Grit Selection for Sanding MDF
One school of thought holds that you can't sand MDF too fine, but that you can sand it too coarse. October 19, 2014
Question (WOODWEB Member) :
What grit do you stop sanding with on MDF? We use Festool sanders, which I like, but the MDF feels way to slick with 150#. I think 120# is better. The idea being that if it is too slick the primer will not achieve a good mechanical bond to the MDF. However, the rest of the team thinks that 150# is standard so that is what we should do. I am referring to the flats not the edges.
From contributor R:
There are no hard and fast rules. If 150 is too slick, 120 is perfectly fine. Test the hypothesis on some samples. Decide yourself.
From contributor J:
Change your 150 paper more frequently. You need to keep a sharp tooth on MDF.
From contributor A:
You are sanding the faces of MDF before painting? We never sand the faces. The edges/profiles get 240 grit, spot primed and then 320 grit. Paint loves MDF. It is very porous.
From contributor R:
Thanks guys. All of this is pretty much what I thought too. These guys believe in those hard and fast rules. I tell them there is no such thing. Each job can be a little different than the last. I agree with not sanding the faces but sometimes we must because of flushing a joint, etc. I also agree with letting the primer get into those pores. That's the whole idea of a mechanical bond to the substrate.
From Contributor W
There is no such thing as too slick on MDF. The primer or paint will have no issues penetrating the surface and creating a mechanical bond much deeper than mere surface scratches.
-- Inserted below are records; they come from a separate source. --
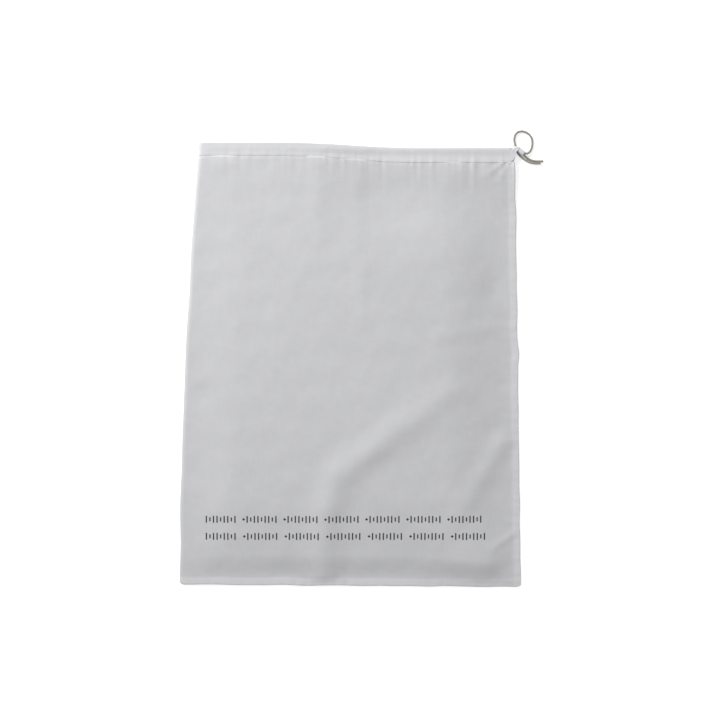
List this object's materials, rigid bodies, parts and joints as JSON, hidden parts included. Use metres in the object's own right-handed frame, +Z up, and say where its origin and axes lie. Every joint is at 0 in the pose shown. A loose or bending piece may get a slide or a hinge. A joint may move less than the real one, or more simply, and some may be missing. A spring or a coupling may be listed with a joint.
{
  "type": "laundry bag",
  "caption": "Flat cotton drawcord laundry bag: folded and sewn cloth, hemmed mouth with a cord channel, cord looped through a small sleeve at the corner.",
  "frame": {"origin": "centre of the bag's footprint, on the surface that it lies on", "axes": "+X towards the edge where the cord comes out, +Y towards the mouth, +Z up, out of the front"},
  "size_m": [0.426, 0.5354, 0.013],
  "materials": {
    "cloth": "matte plain weave, off-white",
    "thread": "matte sewing thread",
    "ink": "matte dark textile ink",
    "cord": "matte braided cord, taupe",
    "sleeve": "satin white plastic"
  },
  "bodies": {
    "bag": {"back_panel": "cloth", "front_panel": "cloth", "side_seam_allowance": "cloth", "bottom_seam_allowance": "cloth", "front_hem": "cloth", "back_hem": "cloth", "hem_fold_end": "cloth", "cord_outlet": "cloth", "front_hem_stitching": "thread", "back_hem_stitching": "thread", "side_seam_stitching": "thread", "bottom_seam_stitching": "thread", "printed_rows": "ink"},
    "drawcord": {"cord_front_run": "cord", "cord_back_run": "cord", "cord_far_turn": "cord", "cord_front_lead": "cord", "cord_back_lead": "cord", "cord_loop_strand": "cord", "cord_tail_strand": "cord", "cord_sleeve": "sleeve"}
  },
  "joints": [
    {"name": "drawcord_pull", "type": "slide", "parent": "bag", "child": "drawcord", "axis": [1, 0, 0], "range_m": [0, 0.15], "deforming": ["front_hem", "back_hem", "hem_fold_end", "cord_outlet"]}
  ]
}
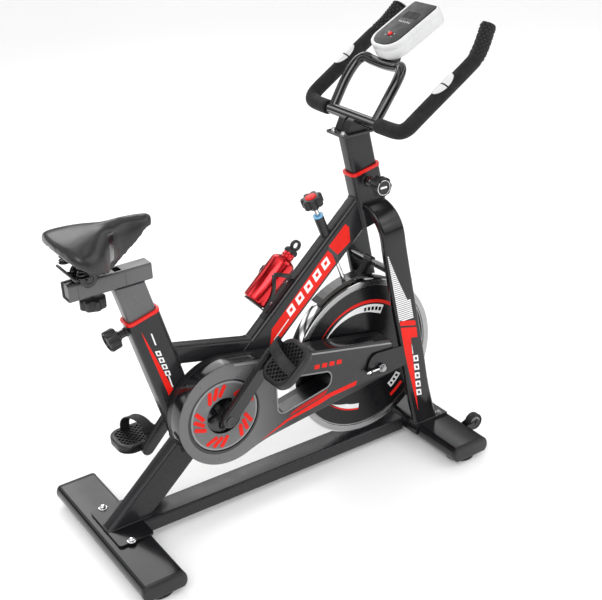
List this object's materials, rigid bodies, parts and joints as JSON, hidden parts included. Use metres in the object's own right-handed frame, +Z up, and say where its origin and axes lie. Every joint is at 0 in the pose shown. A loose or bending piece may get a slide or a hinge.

I do 180 to level out the scratch pattern let by the wide belt sanders at the manufacturer. I wouldn't hesitate to follow that with 280. There is such a thing as too coarse a grit on MDF. The worst thing you can do is to rough up the surface and loosen the fibers before primer. You will end up putting massive amounts of material on the surface before it stops soaking it up. I've helped customers get great results using 50% less primer before paint. Much less primer sanded of to get to a very flat surface saves big bucks.